Il white cube murattiano è listato a
Verde: all’esterno, la bella trovata di mascherare le vetrate e i cancelli con stendardi in tinta, vergati con prose e poesia; all’interno, sebbene l’amichevole selezione fra conterranei abbia sovraffollato di spunti visivi l’esposizione, l’attrattiva del colore-guida dona all’insieme un fascino indiscutibile.
Promotore, il veterano
Gianni Leone: sue le lambda macro, da pellicola, di velati spunti catalizzati da teloni sintetici e piante di fico d’India; analoga lunghezza d’onda per il “verdedentro” di
Loredana Moretti, desunto da polaroid, e quello “aggettante” di
Stefano Di Marco, per il sottobosco di
Luigi Billi e il verde urbano, dialogo tra natura e artificio da “concubinato ecologico”, di
Rosa Ciano,
Alessandro Cirillo,
Cosmo Laera e
Nicolai Ciannamea, regista di uno gustoso diario di viaggio, marino e di superficie. Sono immagini che invitano a “entrare” nella materia vivente, fatta di luce, terra, vegetazione, fino a farne respirare gli odori: lo fa bene
Antonio Tartaglione.
Meritato spazio è dato al classicismo documentario di
Angela Cioce – di grande equilibrio i reportage fatti a Cuba – e
Beppe Gernone; fresco il video
Bari Cambia di
Nicola Amato; innocua la trasgressione delle street-photo dei
Porka’s p-Proj. Tra gli scatti più patinati, emerge
Homo viridis di
Tommaso Lagattolla, con subliminale allusione al logotipo Benetton.
Percorrendo il labirinto di pareti provvisorie, capita di imbattersi in situazioni d’allarme: inchioda il
nonsguardo sbarrato, stampato su pvc da
Donatella Tummillo e
Pietro Barone, o il divieto d’ingresso di
Annamaria Ippolito, come le divise dei giocatori di ruolo del soft-air ritratti da
Fabrizio Rossiello o degli addetti ospedalieri di
Sergio Leopardi.
Nonsolofoto per
Massimo Ruiu, per il concettuale “rosso più rosso” di
Tullio De Gennaro, per l’increspata astrazione del
Nilo di carta di
Iginio Iurilli, per i graffiti su cera di
Claudio Cusatelli.
Le installazioni sono molteplici: si va dalla fotosintesi clorofilliana artificiale dell’emergente a New York
Giampiero Milella alle delicate lucciole di
Miki Carone, dall’originale tela cosparsa di germogli da innaffiare di
Giuseppe Bellini all’“albero degli sbagli” (o del riciclo) del designer
Alfio Cangiani, fino a qualche
déjà-vu. Davvero raffinate le gigantografie di
Daniela Corbascio, punzonate da neon di segno “positivo e negativo”, che stigmatizzano le labbra del critico Pietro Marino, voce tagliente o benevola.

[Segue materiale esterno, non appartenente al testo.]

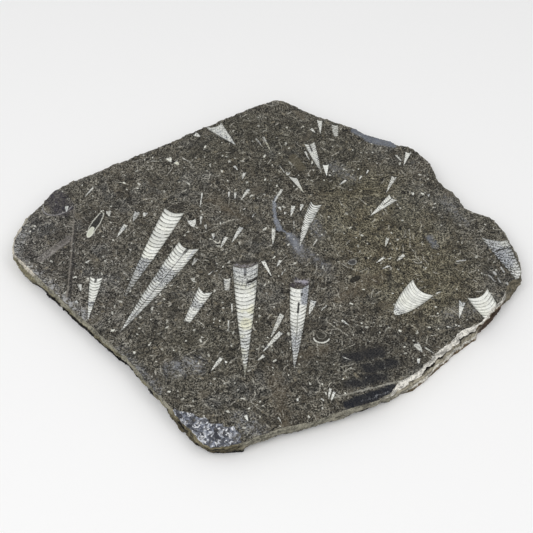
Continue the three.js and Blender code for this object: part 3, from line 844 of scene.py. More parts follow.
class Field:
    # A number, colour or vector that changes over the surface. Arithmetic on it adds Math nodes.
    def __init__(self, tree, socket):
        self.tree = tree
        self.socket = socket

    def math(self, operation, *others):
        return mathNode(self.tree, self, operation, *others)

    def __add__(self, other):
        return self.math("ADD", other)

    def __sub__(self, other):
        return self.math("SUBTRACT", other)

    def __mul__(self, other):
        return self.math("MULTIPLY", other)

    def __truediv__(self, other):
        return self.math("DIVIDE", other)

    def __pow__(self, other):
        return self.math("POWER", other)

    def inverse(self):
        return mathNode(self.tree, 1.0, "SUBTRACT", self)

    def least(self, other):
        return self.math("MINIMUM", other)

    def most(self, other):
        return self.math("MAXIMUM", other)

    def size(self):
        return self.math("ABSOLUTE")

    def step(self, low, high, first=0.0, last=1.0):
        # Goes smoothly from first to last as the number goes from low to high
        made = addNode(self.tree, "ShaderNodeMapRange", interpolation_type="SMOOTHSTEP")
        for slot, value in zip(("Value", "From Min", "From Max", "To Min", "To Max"),
                               (self, low, high, first, last)):
            plug(made.inputs[slot], value)
        return Field(self.tree, made.outputs["Result"])


def addNode(tree, kind, **settings):
    made = tree.nodes.new(kind)
    place = len(tree.nodes)
    made.location = (220 * (place // 8), -190 * (place % 8))
    for name, value in settings.items():
        setattr(made, name, value)
    return made


def plug(slot, value):
    if isinstance(value, Field):
        value.tree.links.new(value.socket, slot)
    else:
        slot.default_value = value


def mathNode(tree, first, operation, *others):
    made = addNode(tree, "ShaderNodeMath", operation=operation)
    for slot, value in zip(made.inputs, (first, *others)):
        plug(slot, value)
    return Field(tree, made.outputs[0])


def vectorMath(operation, first, *others, output="Vector", scale=None):
    tree = first.tree
    made = addNode(tree, "ShaderNodeVectorMath", operation=operation)
    for slot, value in zip(made.inputs, (first, *others)):
        plug(slot, value)
    if scale is not None:
        plug(made.inputs["Scale"], scale)
    return Field(tree, made.outputs[output])


def parts(field):
    made = addNode(field.tree, "ShaderNodeSeparateXYZ")
    plug(made.inputs[0], field)
    return [Field(field.tree, made.outputs[axis]) for axis in range(3)]


def joined(tree, x, y, z=0.0):
    made = addNode(tree, "ShaderNodeCombineXYZ")
    for slot, value in zip(made.inputs, (x, y, z)):
        plug(slot, value)
    return Field(tree, made.outputs[0])


def noise(place, scale, detail=2.0, rough=0.5, warp=0.0, output="Fac", dimensions="3D"):
    made = addNode(place.tree, "ShaderNodeTexNoise", noise_dimensions=dimensions)
    for name, value in (("Vector", place), ("Scale", scale), ("Detail", detail), ("Roughness", rough),
                        ("Distortion", warp)):
        plug(made.inputs[name], value)
    return Field(place.tree, made.outputs[output])


def cells(place, scale, dimensions="2D", randomness=1.0):
    made = addNode(place.tree, "ShaderNodeTexVoronoi", voronoi_dimensions=dimensions)
    plug(made.inputs["Vector"], place)
    plug(made.inputs["Scale"], scale)
    plug(made.inputs["Randomness"], randomness)
    return {name: Field(place.tree, made.outputs[name]) for name in ("Distance", "Color", "Position")}


def turned(place, angle):
    made = addNode(place.tree, "ShaderNodeVectorRotate", rotation_type="Z_AXIS")
    plug(made.inputs["Vector"], place)
    plug(made.inputs["Angle"], angle)
    return Field(place.tree, made.outputs[0])


def blend(share, first, second):
    # The first colour where share is 0, the second where it is 1
    made = addNode(share.tree, "ShaderNodeMix", data_type="RGBA")
    for slot, value in zip((0, 6, 7), (share, first, second)):
        plug(made.inputs[slot], value)
    return Field(share.tree, made.outputs[2])


def after(colour, place):
    # The same place, but only known once the colour is: keeps a long shader's stages one behind another
    return vectorMath("MULTIPLY_ADD", colour, (0.0, 0.0, 0.0), place)


def seen(colour):
    return (*toLinear(colour), 1.0)


def shifted(place, *offset):
    return vectorMath("ADD", place, (*offset, 0.0))


def pushed(place, shake, size):
    return vectorMath("ADD", place, vectorMath("SCALE", shake, scale=size))


def evenShake(place, *settings):
    # A noise's three channels, each moved to run from about -0.5 to 0.5
    return vectorMath("SUBTRACT", noise(place, *settings, output="Color"), (0.5, 0.5, 0.5))


def inMillimetres(tree):
    coordinates = addNode(tree, "ShaderNodeTexCoord")
    return vectorMath("SCALE", Field(tree, coordinates.outputs["Object"]), scale=1 / mm)


def attribute(tree, name, output="Vector"):
    made = addNode(tree, "ShaderNodeAttribute", attribute_type="GEOMETRY", attribute_name=name)
    return Field(tree, made.outputs[output])


def newGroup(name, outputs, **inputs):
    # A shader node group with named outputs (name: kind) and inputs (name: default)
    tree = bpy.data.node_groups.new(name, "ShaderNodeTree")
    for label, value in inputs.items():
        kind = "NodeSocketVector" if isinstance(value, tuple) else "NodeSocketFloat"
        tree.interface.new_socket(label, in_out="INPUT", socket_type=kind).default_value = value
    for label, kind in outputs.items():
        tree.interface.new_socket(label, in_out="OUTPUT", socket_type="NodeSocket" + kind)
    entry = addNode(tree, "NodeGroupInput")
    given = {label: Field(tree, entry.outputs[label]) for label in inputs}
    return tree, given


def putOut(tree, **results):
    leave = addNode(tree, "NodeGroupOutput")
    for label, value in results.items():
        plug(leave.inputs[label], value)


def useGroup(tree, group, **values):
    made = addNode(tree, "ShaderNodeGroup", node_tree=group)
    for label, value in values.items():
        plug(made.inputs[label], value)
    return {socket.name: Field(tree, socket) for socket in made.outputs}


def strokeMask(tree, stroke, place, start, end, width, soft):
    # A soft stroke on the polished face, from one point of the outline's coordinates to another
    top = slab["thickness"]
    return useGroup(tree, stroke, Place=place, Start=(*fromCentre(start), top),
                    End=(*fromCentre(end), top), Width=width, Soft=soft)["Mask"]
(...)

Alla serenità che questo colore spesso incarna, l’esistenzialista
Francesco Schiavulli risponde interpretando il verde nella sua accezione negativa. A raccontarlo, in cinque video, un medico, un attore, gente comune afflitta dell’indigenza e dalla malattia, lo stesso artista-performer e il suo “esercito degli umili”, sorretto da poetiche “soste meditative” in ferro, per uno straniante happening. Da segnalare, infie, il progetto di
Donatella Caproglio,
La porta verde, prezioso centro d’ascolto per i bambini da 0 a 3 anni.